Part of the plan is to consolidate U.S. forces from multiple bases down to one main hub in Hasakah. This fits into a broader regional pivot—less focus on long-term deployments, more attention on other global priorities.
The security picture has also changed. The Syrian Democratic Forces, now working in coordination with Syrian government security elements, control significant swaths of territory. They provide the U.S. with a capable local partner to maintain influence without a heavy presence.
Finally, domestic politics and cost concerns are pushing this move forward. There’s growing pressure to end what many see as an open-ended mission with no clear finish line. In short, the decision reflects a smaller ISIS threat, new political realities in Syria, and a U.S. strategy that favors indirect engagement over direct occupation.
The Trio That Closed
Mission Support Site Green Village
Once a buzzing anti‑ISIS base and repeated victim of Iran‑backed militia rocket attacks over the past five years, Green Village has now been shuttered completely, infrastructure dismantled or handed to the SDF.
Mission Support Site Euphrates (Conoco gas field)
Built near key oil and gas facilities, Euphrates was critical in highway control and resource denial to ISIS. As of May 2025, it was turned over to the SDF, who now occupy the site.
H2-Syria
The New York Times and others cite a third small outpost shuttered in the east (~Deir ez‑Zor region). This location is referred to as H2, but it is distinct from another H2 base in western Iraq.
What’s Left—in the New Blueprint
Behind closed doors, strategic planners are consolidating operations into a lone surviving base, location undisclosed but likely in Hasakah province. That site will anchor the residual force of fewer than 1,000 soldiers, supporting the final validations against ISIS and training local forces through the SDF ⸺ now transitioning toward integration with Damascus governance.
This drawdown aligns with a broader U.S. posture shift: a successful anti-ISIS campaign, Assad’s fall in December 2024, warming U.S.-Damascus relations, and a new regional security architecture pressing Washington to decouple from long-term boots-on-the-ground roles.
The Bigger Picture: Strategy or Retreat?
This isn’t simply a footprint shaved for budgetary reasons. It’s a rebrand of America’s role: from occupying overlord to conditional supporter, pivoting to diplomacy over deployment.
U.S. forces are no longer the guarantor of Kurdish security or oil‑field guardian—they’re betting on local forces and a reshaped Syrian government to hold the line.

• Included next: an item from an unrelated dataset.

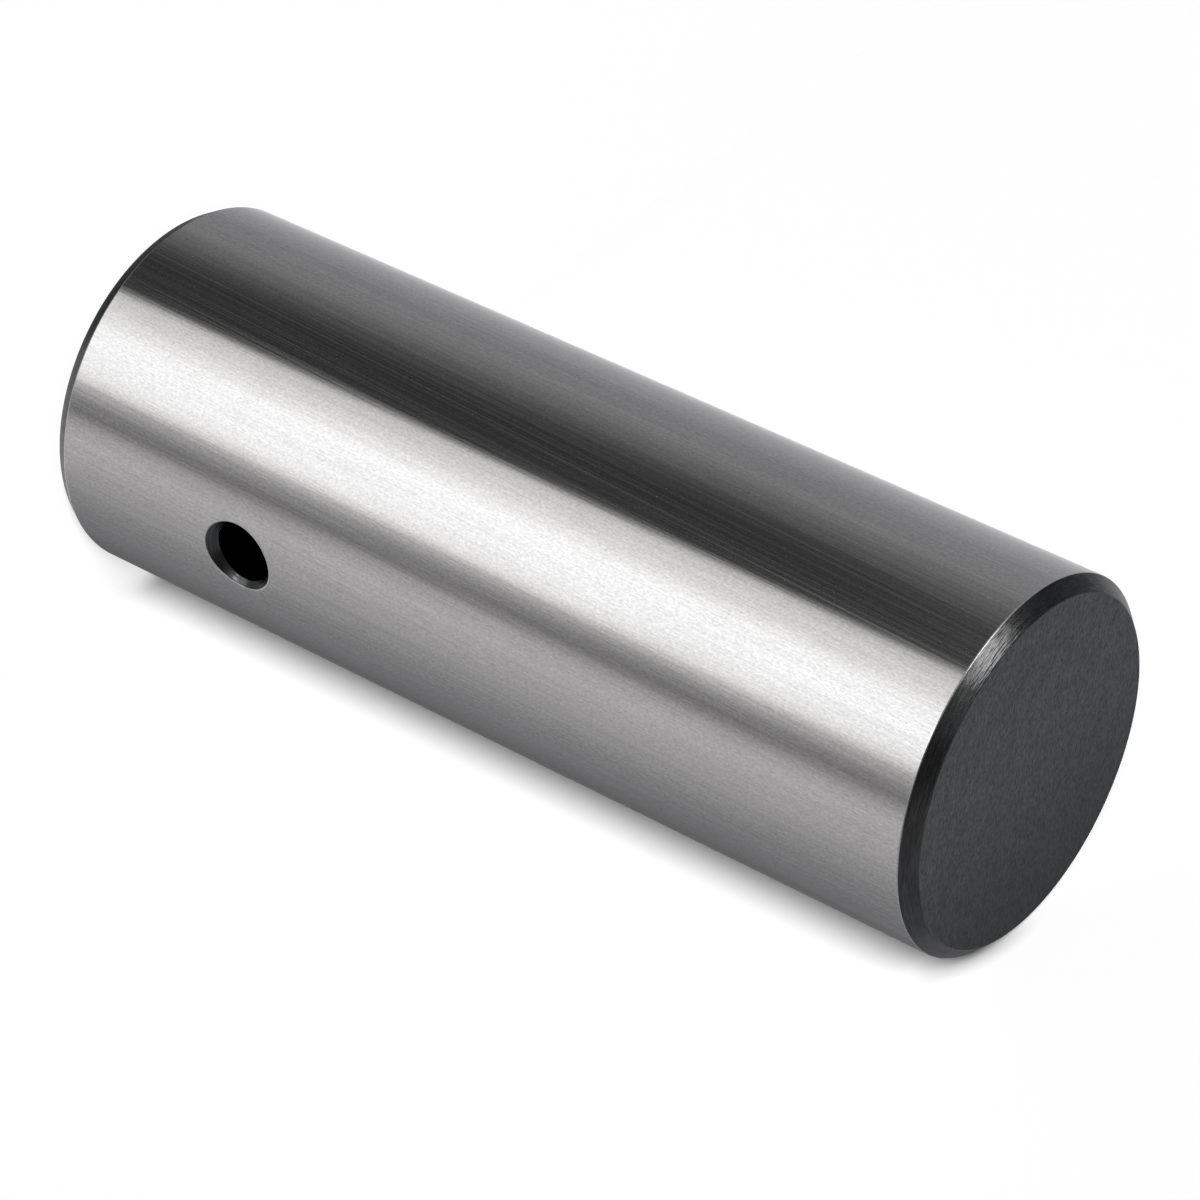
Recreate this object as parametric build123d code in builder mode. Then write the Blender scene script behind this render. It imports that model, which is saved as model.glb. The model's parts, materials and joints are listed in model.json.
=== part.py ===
"""A barrel tappet: one solid steel cylinder, turned, chamfered, cross drilled and ground on its outside.

It stands on its push-rod end, with its axis along Z and its cam end on top.
All sizes are in millimetres, and all angles in degrees.
"""

from math import radians, tan
import os

from build123d import *

# The ground outside, which runs in the tappet's guide.
body_diameter = 30.0
body_length = 82.0

# The chamfer round the cam end.
cam_chamfer = 1.1
cam_chamfer_angle = 45.0

# The slimmer lead-in round the push-rod end, its length along the axis and its slope to the axis.
lead_in_length = 1.1
lead_in_angle = 30.0

# The cross hole near the push-rod end, drilled right through and countersunk at both mouths.
cross_hole_diameter = 5.0
cross_hole_height = 19.0
countersink_diameter = 6.5
countersink_angle = 90.0

# Worked out from the sizes above.
body_radius = body_diameter / 2
cam_face_radius = body_radius - cam_chamfer * tan(radians(cam_chamfer_angle))
push_rod_face_radius = body_radius - lead_in_length * tan(radians(lead_in_angle))


# The turned body: half of its section, revolved about the axis.
with BuildPart() as tappet:
    with BuildSketch(Plane.XZ) as half_section:
        with BuildLine():
            Polyline(
                (0, 0),
                (push_rod_face_radius, 0),
                (body_radius, lead_in_length),
                (body_radius, body_length - cam_chamfer),
                (cam_face_radius, body_length),
                (0, body_length),
                close=True,
            )
        make_face()
    revolve(axis=Axis.Z)

    # The cross hole, sunk from the two sides so that each mouth has its countersink.
    front_mouth = Plane(origin=(0, -body_radius, cross_hole_height), z_dir=(0, -1, 0))
    back_mouth = Plane(origin=(0, body_radius, cross_hole_height), z_dir=(0, 1, 0))
    with Locations(front_mouth, back_mouth):
        CounterSinkHole(
            radius=cross_hole_diameter / 2,
            counter_sink_radius=countersink_diameter / 2,
            counter_sink_angle=countersink_angle,
        )


os.makedirs("parts", exist_ok=True)
tappet.part.label = "tappet"
export_step(tappet.part, "parts/tappet.step")
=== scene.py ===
"""A barrel tappet of hardened steel, ground bright along its side, in a plain pale studio."""

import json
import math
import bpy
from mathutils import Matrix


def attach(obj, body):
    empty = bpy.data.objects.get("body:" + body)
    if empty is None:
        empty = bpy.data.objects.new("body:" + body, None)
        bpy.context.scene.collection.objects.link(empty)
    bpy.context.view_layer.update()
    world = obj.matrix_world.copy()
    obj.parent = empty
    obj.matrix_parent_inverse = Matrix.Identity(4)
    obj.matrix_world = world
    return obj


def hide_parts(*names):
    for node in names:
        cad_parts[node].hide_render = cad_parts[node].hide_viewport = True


bl_info = {
    "name": "Barrel tappet",
    "version": (1, 0, 0),
    "blender": (4, 5, 0),
    "location": "3D View > Sidebar > Tappet",
    "description": "Models a ground steel barrel tappet and the plain studio that shows it",
    "category": "Add Mesh",
}

import bmesh
import bpy
from bpy.props import FloatProperty, FloatVectorProperty, IntProperty, PointerProperty
from bpy.types import Operator, Panel, PropertyGroup
from mathutils import Quaternion, Vector

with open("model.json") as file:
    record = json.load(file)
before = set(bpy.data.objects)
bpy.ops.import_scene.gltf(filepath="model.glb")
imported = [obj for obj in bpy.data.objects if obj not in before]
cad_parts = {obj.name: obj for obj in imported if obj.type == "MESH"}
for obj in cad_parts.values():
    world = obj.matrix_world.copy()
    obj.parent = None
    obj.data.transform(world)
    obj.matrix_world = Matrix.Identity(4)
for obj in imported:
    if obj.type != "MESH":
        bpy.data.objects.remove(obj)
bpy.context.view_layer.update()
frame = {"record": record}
mounts = {mount["name"]: mount for mount in frame["record"]["mounts"]}

MILLIMETRE = 0.001
FRONT, BACK = -1, 1

# The finishes, in the order of the tappet's material slots. The break of an edge may also take the finish
# of the faces beside it.
GROUND, DARK_FACE, DARK_TURNED, DARK_DRILLED = range(4)
AS_NEIGHBOURS = -1

# A face counts as level, as the end faces are, with more than this share of its normal along the axis.
LEVEL_NORMAL = 0.99
# Corners of the hole's throat lie this near to the depth where its countersink ends.
THROAT_TOLERANCE = 1e-7
# Faces of the hole lie further than this inside the round side, and nearer to the hole's axis than this many
# of its radii.
HOLE_MARGIN = 0.05 * MILLIMETRE
HOLE_REACH = 1.5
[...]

Still, critics—particularly Kurdish leaders—warn that ISIS is opportunistic, rising in vacuums left by these closures. SDF commanders report increased ISIS activity near vacated bases, and U.S. air defenses intercepted missiles at the still‑held Al Shadadi site—a reminder that this game is far from over.
Rolling Out
The U.S. troop mission morphed from offensive to defensive, and now to a delegator. For nearly ten years, American forces served as both spear and shield in northeastern Syria. Now, as of May–June 2025, we’ve ejected from three of eight bases, handed two of them to local allies, and reined in our footprint—with a final consolidation underway to just one operational base.
Whether this is truly the beginning of America’s exit from the Syrian game—or a slippery pivot to invisible influence—only time will reveal. But for now, the dusty gates of Green Village, Euphrates, and that unmarked post lie silent. The desert has swallowed them.